Entries with model source code
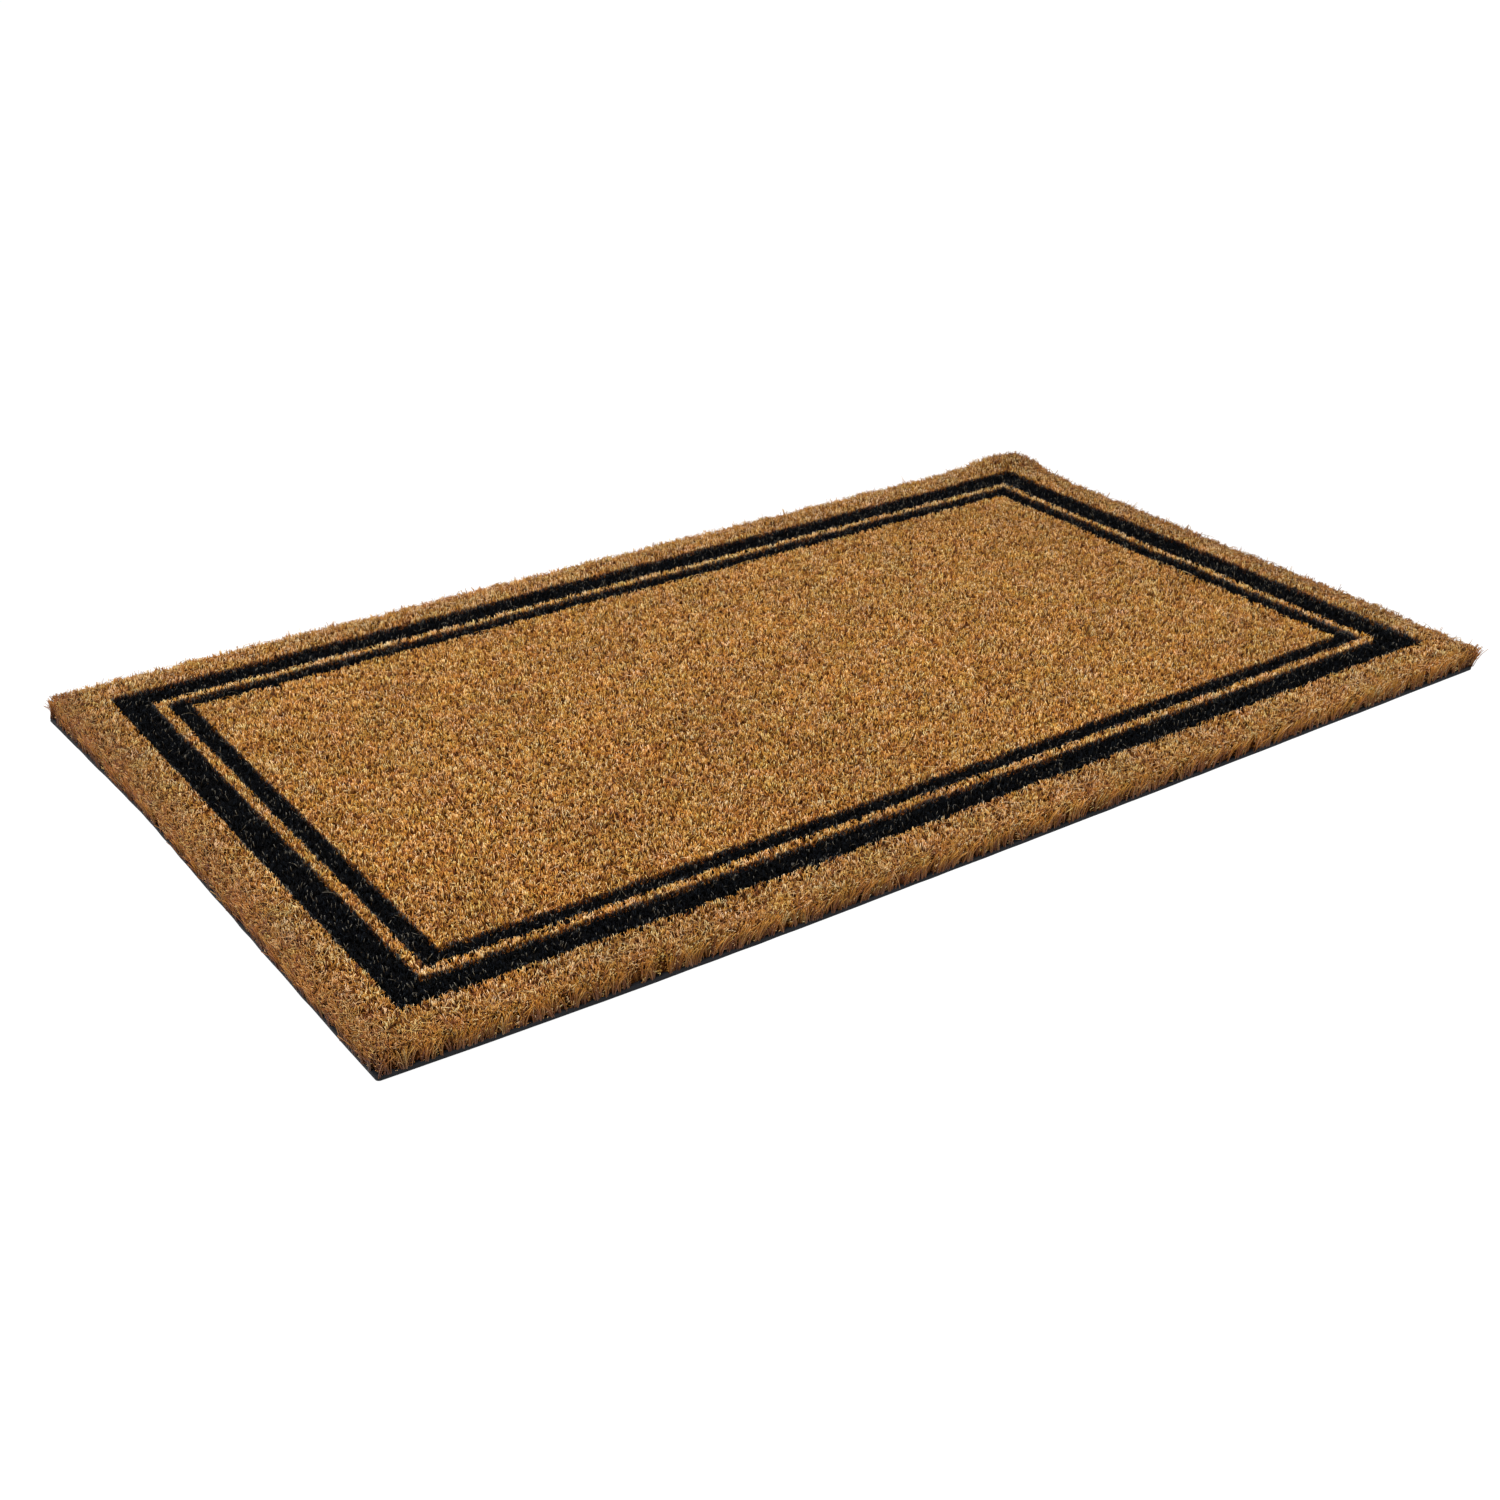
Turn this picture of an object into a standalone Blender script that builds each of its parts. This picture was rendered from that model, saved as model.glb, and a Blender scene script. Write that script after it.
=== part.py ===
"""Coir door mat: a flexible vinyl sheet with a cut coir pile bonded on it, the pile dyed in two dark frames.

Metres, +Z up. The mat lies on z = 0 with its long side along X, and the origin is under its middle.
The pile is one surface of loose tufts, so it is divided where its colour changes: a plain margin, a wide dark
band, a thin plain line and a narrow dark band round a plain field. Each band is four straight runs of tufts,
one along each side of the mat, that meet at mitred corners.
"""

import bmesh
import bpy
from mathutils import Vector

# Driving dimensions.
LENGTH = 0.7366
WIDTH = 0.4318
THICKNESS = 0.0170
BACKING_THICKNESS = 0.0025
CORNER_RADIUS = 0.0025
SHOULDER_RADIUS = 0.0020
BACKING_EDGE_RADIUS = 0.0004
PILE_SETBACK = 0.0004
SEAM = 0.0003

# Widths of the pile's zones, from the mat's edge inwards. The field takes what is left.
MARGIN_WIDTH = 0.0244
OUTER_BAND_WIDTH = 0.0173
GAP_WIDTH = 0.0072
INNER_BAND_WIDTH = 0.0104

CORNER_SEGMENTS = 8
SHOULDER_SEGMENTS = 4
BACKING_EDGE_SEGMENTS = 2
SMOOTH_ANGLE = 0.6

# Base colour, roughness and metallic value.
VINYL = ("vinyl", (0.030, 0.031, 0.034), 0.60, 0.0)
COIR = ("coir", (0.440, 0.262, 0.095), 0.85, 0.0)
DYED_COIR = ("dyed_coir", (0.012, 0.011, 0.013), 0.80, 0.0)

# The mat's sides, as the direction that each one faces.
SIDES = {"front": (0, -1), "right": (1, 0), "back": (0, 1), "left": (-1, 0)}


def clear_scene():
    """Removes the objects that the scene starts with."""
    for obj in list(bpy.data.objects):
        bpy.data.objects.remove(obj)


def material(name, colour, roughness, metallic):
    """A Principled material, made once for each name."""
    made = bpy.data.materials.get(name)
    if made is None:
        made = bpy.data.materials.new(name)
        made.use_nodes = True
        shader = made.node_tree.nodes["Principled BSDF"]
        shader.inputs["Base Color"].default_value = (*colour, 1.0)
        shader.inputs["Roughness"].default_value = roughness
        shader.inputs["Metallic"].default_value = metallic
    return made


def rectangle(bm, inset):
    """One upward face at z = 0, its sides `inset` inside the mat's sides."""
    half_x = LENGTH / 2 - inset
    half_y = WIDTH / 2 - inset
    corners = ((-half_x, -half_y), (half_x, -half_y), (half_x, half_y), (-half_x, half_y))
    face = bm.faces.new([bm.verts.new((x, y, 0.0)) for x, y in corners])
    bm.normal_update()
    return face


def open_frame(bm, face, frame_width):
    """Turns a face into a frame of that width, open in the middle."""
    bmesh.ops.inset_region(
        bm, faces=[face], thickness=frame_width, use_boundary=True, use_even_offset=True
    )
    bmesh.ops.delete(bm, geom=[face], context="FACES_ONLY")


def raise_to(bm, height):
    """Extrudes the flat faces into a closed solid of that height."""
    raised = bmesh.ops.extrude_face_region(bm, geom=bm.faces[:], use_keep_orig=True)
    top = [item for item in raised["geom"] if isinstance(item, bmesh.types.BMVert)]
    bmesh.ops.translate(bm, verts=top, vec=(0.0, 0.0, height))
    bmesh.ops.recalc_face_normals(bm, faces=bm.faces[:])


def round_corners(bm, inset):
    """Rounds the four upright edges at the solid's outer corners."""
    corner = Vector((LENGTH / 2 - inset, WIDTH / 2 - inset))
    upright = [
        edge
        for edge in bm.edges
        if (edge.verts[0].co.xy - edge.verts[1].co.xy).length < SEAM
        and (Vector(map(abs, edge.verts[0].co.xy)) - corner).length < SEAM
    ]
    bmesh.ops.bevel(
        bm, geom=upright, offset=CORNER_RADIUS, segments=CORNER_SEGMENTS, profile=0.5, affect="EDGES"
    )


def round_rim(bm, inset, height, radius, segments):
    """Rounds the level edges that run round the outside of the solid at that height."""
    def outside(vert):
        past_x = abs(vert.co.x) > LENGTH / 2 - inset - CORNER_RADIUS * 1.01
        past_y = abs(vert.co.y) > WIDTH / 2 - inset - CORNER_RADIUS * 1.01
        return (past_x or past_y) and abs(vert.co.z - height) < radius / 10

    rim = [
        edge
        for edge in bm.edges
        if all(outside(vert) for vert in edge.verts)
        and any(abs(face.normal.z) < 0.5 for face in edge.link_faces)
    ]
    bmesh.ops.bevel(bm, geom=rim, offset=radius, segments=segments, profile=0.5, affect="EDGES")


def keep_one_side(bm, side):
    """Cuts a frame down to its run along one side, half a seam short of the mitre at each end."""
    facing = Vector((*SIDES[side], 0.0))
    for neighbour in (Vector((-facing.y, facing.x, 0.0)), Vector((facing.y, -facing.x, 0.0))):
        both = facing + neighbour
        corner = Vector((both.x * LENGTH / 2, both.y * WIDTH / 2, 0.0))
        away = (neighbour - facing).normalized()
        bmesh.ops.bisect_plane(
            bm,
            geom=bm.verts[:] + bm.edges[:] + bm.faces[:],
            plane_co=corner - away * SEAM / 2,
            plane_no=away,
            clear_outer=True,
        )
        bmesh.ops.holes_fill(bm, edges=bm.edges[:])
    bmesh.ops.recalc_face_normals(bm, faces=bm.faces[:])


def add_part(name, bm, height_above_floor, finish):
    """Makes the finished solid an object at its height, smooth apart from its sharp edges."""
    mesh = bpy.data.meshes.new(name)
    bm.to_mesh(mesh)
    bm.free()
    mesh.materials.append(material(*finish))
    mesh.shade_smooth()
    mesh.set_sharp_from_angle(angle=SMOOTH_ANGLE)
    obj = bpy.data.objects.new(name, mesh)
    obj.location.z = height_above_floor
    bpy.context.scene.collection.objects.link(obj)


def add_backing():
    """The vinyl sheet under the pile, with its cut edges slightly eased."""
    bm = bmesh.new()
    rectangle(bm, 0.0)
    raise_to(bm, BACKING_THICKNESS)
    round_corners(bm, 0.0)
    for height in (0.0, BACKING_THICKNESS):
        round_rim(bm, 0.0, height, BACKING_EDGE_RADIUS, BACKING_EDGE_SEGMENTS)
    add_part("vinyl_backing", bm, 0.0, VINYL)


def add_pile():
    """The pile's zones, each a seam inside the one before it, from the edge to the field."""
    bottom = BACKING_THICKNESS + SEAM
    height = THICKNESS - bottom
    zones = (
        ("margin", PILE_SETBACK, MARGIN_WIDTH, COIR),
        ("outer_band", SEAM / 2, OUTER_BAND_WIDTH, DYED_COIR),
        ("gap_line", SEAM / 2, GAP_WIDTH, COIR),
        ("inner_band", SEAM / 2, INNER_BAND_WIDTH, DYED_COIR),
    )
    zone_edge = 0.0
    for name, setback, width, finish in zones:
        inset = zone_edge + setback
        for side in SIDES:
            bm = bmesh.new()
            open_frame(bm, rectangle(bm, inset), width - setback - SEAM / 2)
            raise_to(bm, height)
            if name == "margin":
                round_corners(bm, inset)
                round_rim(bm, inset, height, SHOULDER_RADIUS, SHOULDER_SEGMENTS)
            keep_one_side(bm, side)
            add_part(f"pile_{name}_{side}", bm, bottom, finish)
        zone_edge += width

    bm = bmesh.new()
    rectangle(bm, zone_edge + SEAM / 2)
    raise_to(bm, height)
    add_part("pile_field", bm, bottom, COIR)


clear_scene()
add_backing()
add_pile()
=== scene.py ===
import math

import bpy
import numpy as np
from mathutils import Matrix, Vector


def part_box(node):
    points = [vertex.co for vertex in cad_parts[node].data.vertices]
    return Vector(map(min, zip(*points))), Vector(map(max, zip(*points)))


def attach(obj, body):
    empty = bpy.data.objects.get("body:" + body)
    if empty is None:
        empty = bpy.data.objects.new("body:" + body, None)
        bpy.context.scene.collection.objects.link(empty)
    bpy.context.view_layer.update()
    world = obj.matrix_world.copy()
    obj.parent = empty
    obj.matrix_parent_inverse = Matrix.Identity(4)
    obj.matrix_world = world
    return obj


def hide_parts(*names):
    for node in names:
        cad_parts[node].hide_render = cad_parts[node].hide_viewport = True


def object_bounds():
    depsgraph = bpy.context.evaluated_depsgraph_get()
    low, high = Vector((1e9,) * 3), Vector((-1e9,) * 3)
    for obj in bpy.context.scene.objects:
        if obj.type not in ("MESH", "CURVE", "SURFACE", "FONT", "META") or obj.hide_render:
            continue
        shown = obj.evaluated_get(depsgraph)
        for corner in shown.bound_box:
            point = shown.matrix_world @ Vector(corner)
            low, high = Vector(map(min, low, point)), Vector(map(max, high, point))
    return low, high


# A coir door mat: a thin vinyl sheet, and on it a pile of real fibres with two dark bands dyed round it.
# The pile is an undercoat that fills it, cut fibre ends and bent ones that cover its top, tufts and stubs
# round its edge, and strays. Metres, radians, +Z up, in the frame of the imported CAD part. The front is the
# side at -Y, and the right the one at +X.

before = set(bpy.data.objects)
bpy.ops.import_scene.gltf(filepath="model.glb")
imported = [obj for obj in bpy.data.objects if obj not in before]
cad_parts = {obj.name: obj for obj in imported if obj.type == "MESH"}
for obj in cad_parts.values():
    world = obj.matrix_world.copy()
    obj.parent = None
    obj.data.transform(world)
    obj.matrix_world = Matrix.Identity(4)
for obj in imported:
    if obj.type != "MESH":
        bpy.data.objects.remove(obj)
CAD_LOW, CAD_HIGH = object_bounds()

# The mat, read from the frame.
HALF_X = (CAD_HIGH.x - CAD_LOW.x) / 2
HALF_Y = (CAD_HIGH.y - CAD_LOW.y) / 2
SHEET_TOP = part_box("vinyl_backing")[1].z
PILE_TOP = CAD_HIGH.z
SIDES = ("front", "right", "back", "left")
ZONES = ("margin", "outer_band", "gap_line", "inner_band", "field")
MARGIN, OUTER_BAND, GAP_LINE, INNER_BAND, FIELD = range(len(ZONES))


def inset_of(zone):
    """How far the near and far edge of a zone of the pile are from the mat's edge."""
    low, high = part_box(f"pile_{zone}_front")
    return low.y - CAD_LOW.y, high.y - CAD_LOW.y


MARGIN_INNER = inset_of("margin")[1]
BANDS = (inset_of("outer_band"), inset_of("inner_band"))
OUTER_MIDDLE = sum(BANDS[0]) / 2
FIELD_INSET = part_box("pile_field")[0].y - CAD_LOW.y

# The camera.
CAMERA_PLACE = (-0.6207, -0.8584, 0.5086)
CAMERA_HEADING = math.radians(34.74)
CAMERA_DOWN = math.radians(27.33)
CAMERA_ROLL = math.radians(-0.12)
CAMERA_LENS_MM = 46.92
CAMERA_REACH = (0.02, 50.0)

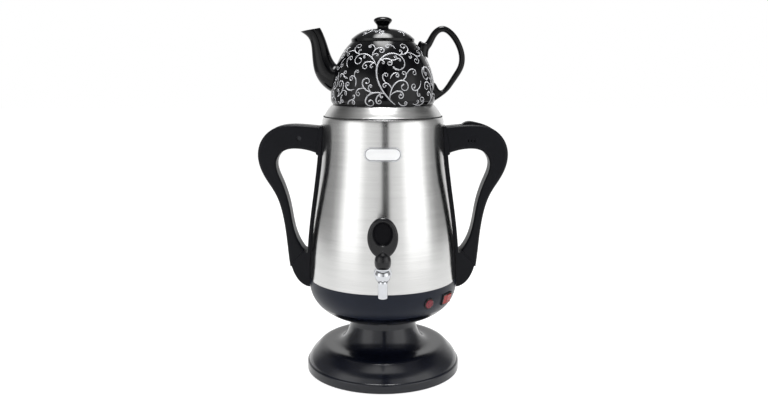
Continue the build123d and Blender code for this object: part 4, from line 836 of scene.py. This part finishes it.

> _What you need to do_
Extract from the records above the lines from the one containing "bm, bottom, finish)" to the one containing "imported = [obj", both lines included, exactly as they appear and with nothing else.

> _Output below_
            add_part(f"pile_{name}_{side}", bm, bottom, finish)
        zone_edge += width

    bm = bmesh.new()
    rectangle(bm, zone_edge + SEAM / 2)
    raise_to(bm, height)
    add_part("pile_field", bm, bottom, COIR)


clear_scene()
add_backing()
add_pile()
=== scene.py ===
import math

import bpy
import numpy as np
from mathutils import Matrix, Vector


def part_box(node):
    points = [vertex.co for vertex in cad_parts[node].data.vertices]
    return Vector(map(min, zip(*points))), Vector(map(max, zip(*points)))


def attach(obj, body):
    empty = bpy.data.objects.get("body:" + body)
    if empty is None:
        empty = bpy.data.objects.new("body:" + body, None)
        bpy.context.scene.collection.objects.link(empty)
    bpy.context.view_layer.update()
    world = obj.matrix_world.copy()
    obj.parent = empty
    obj.matrix_parent_inverse = Matrix.Identity(4)
    obj.matrix_world = world
    return obj


def hide_parts(*names):
    for node in names:
        cad_parts[node].hide_render = cad_parts[node].hide_viewport = True


def object_bounds():
    depsgraph = bpy.context.evaluated_depsgraph_get()
    low, high = Vector((1e9,) * 3), Vector((-1e9,) * 3)
    for obj in bpy.context.scene.objects:
        if obj.type not in ("MESH", "CURVE", "SURFACE", "FONT", "META") or obj.hide_render:
            continue
        shown = obj.evaluated_get(depsgraph)
        for corner in shown.bound_box:
            point = shown.matrix_world @ Vector(corner)
            low, high = Vector(map(min, low, point)), Vector(map(max, high, point))
    return low, high


# A coir door mat: a thin vinyl sheet, and on it a pile of real fibres with two dark bands dyed round it.
# The pile is an undercoat that fills it, cut fibre ends and bent ones that cover its top, tufts and stubs
# round its edge, and strays. Metres, radians, +Z up, in the frame of the imported CAD part. The front is the
# side at -Y, and the right the one at +X.

before = set(bpy.data.objects)
bpy.ops.import_scene.gltf(filepath="model.glb")
imported = [obj for obj in bpy.data.objects if obj not in before]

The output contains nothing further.